# REQUEST
Determine how many lines of the data below contain "context", then give only that number.

Stored data entries
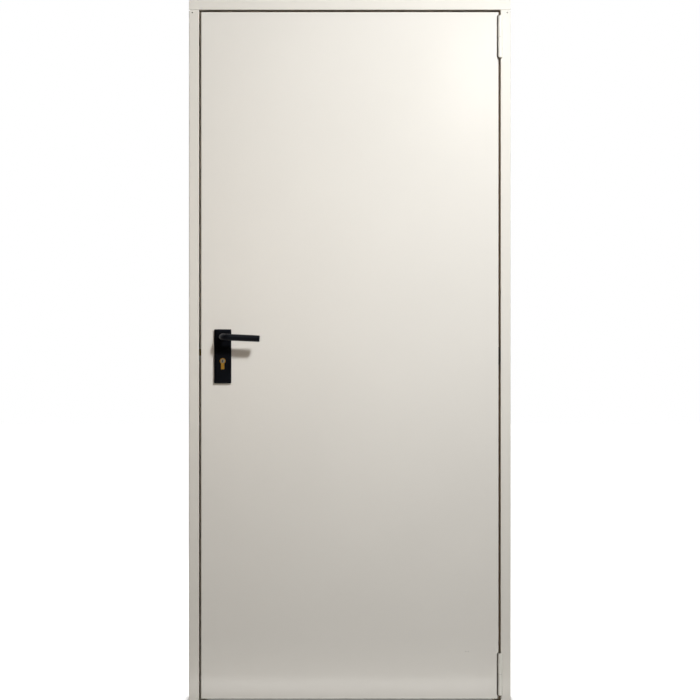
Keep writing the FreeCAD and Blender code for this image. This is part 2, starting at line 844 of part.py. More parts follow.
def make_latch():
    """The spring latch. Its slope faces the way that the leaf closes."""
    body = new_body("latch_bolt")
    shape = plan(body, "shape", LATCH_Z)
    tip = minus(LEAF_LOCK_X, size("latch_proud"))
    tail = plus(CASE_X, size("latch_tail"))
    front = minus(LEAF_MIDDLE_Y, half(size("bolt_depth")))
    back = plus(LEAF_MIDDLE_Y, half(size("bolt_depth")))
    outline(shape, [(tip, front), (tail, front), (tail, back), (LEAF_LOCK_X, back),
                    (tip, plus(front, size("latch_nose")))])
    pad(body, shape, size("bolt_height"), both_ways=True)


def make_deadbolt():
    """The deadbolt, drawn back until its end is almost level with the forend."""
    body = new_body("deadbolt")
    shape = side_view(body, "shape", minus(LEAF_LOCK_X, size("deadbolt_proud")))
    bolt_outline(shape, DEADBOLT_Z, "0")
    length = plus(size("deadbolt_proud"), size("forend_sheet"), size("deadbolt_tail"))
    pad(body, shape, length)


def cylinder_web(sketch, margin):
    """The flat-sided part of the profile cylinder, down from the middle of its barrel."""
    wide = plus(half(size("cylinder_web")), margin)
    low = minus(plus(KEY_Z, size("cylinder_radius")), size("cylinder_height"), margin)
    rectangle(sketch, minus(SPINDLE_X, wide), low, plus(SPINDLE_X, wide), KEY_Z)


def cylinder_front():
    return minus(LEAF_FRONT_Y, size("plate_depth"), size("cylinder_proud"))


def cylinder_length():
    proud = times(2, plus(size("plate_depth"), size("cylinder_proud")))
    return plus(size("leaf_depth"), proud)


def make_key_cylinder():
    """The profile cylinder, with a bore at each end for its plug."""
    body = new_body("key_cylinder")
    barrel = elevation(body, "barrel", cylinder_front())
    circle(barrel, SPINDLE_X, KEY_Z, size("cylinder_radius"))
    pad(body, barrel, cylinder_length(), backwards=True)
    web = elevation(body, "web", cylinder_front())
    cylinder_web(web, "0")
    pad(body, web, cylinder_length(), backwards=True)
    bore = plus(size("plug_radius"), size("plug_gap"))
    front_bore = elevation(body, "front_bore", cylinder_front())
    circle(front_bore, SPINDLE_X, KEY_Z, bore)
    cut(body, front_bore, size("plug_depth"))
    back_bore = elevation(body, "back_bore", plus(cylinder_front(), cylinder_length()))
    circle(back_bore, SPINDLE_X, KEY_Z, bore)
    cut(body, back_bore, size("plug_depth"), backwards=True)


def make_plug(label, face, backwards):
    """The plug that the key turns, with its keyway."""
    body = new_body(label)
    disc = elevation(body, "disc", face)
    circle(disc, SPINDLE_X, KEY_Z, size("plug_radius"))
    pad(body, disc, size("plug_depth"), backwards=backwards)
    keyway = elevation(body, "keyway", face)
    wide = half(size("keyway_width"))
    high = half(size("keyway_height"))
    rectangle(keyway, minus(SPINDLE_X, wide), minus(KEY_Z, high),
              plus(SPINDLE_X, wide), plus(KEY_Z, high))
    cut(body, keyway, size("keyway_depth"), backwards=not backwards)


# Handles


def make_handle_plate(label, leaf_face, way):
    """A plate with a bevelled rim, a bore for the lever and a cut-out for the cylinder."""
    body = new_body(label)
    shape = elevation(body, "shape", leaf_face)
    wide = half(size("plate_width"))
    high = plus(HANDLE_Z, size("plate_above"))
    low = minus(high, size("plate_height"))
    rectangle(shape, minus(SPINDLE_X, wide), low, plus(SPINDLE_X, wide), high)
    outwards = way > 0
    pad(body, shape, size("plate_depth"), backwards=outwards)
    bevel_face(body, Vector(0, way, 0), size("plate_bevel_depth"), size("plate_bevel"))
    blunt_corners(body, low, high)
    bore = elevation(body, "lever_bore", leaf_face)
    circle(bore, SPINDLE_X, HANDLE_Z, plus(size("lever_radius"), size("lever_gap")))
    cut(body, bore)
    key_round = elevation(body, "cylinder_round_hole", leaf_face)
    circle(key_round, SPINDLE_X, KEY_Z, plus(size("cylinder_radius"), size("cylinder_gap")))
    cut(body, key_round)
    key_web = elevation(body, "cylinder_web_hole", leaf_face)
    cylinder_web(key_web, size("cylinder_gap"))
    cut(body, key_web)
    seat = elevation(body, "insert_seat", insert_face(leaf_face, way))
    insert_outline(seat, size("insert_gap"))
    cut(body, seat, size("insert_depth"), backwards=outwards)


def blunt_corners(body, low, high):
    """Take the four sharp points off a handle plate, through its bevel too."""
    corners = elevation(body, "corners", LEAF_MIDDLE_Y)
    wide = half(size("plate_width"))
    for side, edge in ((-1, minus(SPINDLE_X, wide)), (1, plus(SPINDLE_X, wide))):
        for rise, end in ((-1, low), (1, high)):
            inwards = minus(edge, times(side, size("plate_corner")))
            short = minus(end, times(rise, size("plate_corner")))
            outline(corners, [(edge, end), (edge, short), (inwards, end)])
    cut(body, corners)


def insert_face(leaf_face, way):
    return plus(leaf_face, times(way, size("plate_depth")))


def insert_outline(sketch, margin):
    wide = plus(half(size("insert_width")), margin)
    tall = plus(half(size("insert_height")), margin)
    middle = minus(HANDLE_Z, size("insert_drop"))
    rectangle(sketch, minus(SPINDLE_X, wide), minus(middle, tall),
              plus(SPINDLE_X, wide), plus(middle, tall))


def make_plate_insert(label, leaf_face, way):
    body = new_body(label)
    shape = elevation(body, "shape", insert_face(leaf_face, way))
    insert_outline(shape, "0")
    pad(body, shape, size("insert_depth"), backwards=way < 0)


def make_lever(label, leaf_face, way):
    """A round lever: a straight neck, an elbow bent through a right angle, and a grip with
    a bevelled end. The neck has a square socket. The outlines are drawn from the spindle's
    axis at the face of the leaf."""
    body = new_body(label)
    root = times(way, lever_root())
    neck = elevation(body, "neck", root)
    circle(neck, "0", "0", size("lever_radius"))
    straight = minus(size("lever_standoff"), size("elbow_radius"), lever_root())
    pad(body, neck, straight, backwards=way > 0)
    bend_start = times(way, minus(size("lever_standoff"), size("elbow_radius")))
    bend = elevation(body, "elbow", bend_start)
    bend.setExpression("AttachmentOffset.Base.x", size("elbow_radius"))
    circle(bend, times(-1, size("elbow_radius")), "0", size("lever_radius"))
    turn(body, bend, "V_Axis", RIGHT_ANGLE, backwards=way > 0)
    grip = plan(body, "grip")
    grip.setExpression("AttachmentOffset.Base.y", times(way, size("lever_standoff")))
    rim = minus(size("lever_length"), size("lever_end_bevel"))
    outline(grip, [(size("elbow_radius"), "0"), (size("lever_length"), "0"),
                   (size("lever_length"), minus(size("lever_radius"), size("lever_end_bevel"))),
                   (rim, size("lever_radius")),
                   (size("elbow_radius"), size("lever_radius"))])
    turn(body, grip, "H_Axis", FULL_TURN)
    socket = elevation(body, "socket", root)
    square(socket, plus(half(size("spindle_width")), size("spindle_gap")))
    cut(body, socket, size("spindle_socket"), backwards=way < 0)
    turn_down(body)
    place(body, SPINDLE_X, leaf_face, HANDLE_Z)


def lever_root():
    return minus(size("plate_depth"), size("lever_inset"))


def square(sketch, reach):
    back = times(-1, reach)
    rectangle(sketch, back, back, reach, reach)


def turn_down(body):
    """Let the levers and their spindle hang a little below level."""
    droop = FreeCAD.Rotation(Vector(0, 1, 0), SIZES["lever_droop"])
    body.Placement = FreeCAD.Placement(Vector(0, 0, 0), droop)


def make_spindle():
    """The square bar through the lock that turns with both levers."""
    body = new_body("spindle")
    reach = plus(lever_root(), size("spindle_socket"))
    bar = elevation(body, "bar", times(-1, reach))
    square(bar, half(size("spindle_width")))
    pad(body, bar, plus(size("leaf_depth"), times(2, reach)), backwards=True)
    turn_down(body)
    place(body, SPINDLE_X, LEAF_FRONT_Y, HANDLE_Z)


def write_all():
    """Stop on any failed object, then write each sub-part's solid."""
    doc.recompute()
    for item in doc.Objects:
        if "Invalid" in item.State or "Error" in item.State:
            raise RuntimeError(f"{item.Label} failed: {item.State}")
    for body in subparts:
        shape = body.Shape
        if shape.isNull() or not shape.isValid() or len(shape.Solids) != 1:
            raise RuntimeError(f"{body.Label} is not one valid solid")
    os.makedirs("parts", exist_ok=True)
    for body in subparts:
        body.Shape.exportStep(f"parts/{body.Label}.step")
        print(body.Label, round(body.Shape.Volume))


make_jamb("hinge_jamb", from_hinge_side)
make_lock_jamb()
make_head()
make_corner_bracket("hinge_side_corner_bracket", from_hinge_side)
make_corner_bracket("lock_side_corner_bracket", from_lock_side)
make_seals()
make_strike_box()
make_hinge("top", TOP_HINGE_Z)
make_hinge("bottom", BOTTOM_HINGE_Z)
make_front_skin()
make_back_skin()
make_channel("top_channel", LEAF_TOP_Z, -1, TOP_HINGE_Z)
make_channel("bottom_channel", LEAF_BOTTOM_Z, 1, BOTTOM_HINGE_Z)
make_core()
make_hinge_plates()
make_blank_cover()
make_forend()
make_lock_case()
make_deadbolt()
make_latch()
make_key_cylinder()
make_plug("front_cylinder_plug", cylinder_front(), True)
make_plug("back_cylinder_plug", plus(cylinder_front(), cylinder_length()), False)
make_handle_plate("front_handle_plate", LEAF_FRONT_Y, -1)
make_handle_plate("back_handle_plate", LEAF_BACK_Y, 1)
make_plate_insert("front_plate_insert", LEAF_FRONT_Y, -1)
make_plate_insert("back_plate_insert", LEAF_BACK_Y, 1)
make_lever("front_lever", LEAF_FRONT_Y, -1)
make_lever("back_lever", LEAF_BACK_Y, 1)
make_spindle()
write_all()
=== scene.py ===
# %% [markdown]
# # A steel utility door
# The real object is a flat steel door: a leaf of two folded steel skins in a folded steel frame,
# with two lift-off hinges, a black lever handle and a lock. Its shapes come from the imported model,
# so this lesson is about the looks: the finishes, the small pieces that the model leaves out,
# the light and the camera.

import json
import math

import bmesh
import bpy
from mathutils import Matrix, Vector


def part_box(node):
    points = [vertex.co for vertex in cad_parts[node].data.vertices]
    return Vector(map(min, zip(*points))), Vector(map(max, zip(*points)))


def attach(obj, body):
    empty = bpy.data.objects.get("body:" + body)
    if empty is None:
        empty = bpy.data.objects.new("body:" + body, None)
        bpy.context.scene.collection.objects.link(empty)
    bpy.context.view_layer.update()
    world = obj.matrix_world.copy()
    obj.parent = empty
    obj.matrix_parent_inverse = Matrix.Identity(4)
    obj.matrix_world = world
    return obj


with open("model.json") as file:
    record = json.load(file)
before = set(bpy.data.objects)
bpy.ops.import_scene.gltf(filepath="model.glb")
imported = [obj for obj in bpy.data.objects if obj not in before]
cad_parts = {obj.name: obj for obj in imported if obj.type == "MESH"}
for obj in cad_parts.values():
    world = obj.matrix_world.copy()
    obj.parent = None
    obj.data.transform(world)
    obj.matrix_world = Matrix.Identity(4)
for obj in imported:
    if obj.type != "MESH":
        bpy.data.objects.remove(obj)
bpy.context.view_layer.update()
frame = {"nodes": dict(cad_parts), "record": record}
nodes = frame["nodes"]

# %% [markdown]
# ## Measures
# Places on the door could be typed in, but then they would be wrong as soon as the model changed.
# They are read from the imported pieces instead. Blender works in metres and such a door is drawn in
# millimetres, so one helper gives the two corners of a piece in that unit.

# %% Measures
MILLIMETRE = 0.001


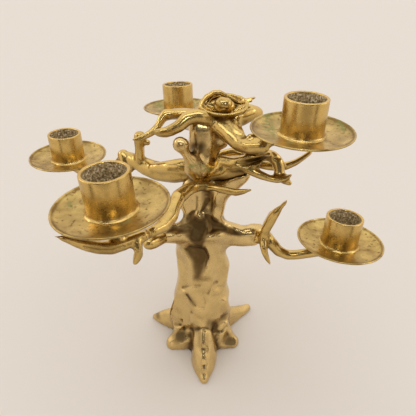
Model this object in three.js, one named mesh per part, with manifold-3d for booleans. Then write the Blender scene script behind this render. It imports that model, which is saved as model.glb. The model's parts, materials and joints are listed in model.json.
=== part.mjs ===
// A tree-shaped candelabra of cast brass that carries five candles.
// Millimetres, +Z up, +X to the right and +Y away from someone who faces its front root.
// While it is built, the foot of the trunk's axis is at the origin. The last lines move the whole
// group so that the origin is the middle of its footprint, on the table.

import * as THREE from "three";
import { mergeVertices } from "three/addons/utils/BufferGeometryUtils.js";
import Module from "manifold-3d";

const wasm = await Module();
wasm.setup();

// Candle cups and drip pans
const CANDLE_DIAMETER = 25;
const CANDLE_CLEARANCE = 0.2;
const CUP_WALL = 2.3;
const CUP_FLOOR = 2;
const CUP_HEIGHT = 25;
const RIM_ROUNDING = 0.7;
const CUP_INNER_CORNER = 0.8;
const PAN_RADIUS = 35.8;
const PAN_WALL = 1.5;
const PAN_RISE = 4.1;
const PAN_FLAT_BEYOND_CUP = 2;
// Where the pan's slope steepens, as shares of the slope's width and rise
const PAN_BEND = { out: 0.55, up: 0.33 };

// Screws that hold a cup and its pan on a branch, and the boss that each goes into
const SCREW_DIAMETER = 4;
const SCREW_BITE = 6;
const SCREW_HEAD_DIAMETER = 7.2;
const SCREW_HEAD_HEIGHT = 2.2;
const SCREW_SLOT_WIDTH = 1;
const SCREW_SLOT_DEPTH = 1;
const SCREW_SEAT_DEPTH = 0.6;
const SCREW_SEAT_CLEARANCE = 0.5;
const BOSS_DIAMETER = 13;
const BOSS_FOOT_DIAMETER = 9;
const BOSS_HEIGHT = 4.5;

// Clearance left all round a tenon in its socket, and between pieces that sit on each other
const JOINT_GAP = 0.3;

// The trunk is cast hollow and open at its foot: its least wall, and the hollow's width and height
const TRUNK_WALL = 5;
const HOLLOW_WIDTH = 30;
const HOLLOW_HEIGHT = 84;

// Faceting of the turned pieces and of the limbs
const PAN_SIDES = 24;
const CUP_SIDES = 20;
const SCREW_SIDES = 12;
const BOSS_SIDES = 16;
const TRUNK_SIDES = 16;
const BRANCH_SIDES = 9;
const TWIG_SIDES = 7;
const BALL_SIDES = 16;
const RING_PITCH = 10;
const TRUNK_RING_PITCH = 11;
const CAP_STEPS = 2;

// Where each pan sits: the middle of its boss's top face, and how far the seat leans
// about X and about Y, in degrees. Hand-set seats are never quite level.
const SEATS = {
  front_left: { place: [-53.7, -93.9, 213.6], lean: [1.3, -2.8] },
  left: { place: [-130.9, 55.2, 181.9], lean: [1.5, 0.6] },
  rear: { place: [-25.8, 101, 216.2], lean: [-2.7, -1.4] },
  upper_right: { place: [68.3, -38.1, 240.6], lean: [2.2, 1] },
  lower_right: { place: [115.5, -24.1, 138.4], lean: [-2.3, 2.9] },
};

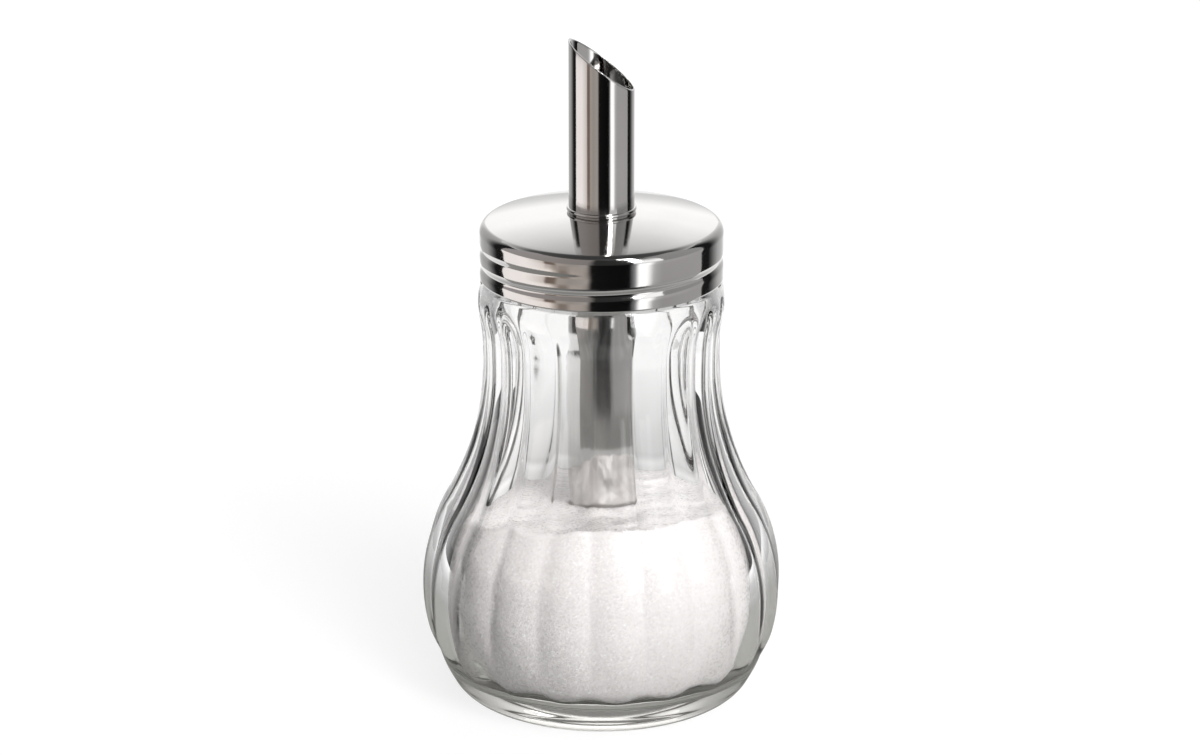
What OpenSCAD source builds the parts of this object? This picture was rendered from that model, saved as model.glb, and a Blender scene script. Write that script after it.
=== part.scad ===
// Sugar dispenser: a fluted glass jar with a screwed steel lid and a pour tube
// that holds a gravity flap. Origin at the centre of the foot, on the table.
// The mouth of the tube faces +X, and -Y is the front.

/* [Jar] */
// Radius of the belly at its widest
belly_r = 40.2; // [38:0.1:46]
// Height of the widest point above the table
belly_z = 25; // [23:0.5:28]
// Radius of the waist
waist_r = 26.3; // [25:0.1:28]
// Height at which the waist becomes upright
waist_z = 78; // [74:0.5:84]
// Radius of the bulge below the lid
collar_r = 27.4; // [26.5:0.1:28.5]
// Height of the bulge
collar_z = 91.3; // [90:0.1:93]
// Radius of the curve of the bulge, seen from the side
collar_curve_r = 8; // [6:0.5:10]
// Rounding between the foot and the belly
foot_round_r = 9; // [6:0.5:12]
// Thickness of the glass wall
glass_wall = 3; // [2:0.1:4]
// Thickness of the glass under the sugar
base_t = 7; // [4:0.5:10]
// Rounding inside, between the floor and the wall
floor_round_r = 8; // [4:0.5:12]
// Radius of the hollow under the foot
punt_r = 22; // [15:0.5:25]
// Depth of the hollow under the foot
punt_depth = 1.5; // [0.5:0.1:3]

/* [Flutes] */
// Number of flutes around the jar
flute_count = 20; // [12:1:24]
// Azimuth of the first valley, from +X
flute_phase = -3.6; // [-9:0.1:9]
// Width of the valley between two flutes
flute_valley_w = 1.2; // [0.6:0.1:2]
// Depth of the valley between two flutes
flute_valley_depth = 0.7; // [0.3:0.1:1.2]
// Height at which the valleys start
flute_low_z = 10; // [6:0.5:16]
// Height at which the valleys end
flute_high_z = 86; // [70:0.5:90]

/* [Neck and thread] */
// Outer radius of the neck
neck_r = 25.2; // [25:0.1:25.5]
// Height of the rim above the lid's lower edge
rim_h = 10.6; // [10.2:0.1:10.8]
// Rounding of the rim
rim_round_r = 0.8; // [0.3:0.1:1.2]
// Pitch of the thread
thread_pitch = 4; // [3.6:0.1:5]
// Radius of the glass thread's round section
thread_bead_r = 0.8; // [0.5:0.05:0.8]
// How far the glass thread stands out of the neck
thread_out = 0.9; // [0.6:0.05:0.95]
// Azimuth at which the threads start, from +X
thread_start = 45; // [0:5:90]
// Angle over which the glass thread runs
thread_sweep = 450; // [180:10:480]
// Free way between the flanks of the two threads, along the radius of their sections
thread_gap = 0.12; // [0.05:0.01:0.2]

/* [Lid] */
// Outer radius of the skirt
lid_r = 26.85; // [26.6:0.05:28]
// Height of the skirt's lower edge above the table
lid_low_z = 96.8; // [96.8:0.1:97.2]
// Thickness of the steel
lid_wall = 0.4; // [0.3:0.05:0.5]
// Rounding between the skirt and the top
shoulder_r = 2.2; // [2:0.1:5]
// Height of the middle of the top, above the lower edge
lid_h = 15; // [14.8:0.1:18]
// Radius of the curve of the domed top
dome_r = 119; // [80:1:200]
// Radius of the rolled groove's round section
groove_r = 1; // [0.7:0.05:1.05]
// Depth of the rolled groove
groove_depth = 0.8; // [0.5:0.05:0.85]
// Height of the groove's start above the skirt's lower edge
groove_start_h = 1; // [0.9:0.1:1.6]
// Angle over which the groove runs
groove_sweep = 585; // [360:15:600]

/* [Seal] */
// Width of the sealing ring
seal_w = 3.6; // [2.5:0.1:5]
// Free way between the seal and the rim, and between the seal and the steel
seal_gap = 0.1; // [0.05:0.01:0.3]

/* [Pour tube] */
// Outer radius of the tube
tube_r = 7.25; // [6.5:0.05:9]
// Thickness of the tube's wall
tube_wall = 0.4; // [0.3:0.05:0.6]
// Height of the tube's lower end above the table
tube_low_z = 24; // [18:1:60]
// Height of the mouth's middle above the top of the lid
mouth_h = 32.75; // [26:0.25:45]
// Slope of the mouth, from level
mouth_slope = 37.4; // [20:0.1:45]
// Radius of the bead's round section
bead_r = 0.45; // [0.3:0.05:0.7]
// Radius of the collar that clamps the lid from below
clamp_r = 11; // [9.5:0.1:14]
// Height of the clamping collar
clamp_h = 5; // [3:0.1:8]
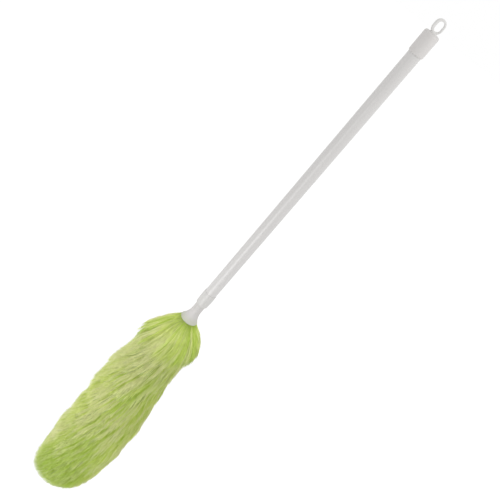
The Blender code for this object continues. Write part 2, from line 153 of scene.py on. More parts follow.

# THE RESPONSE
3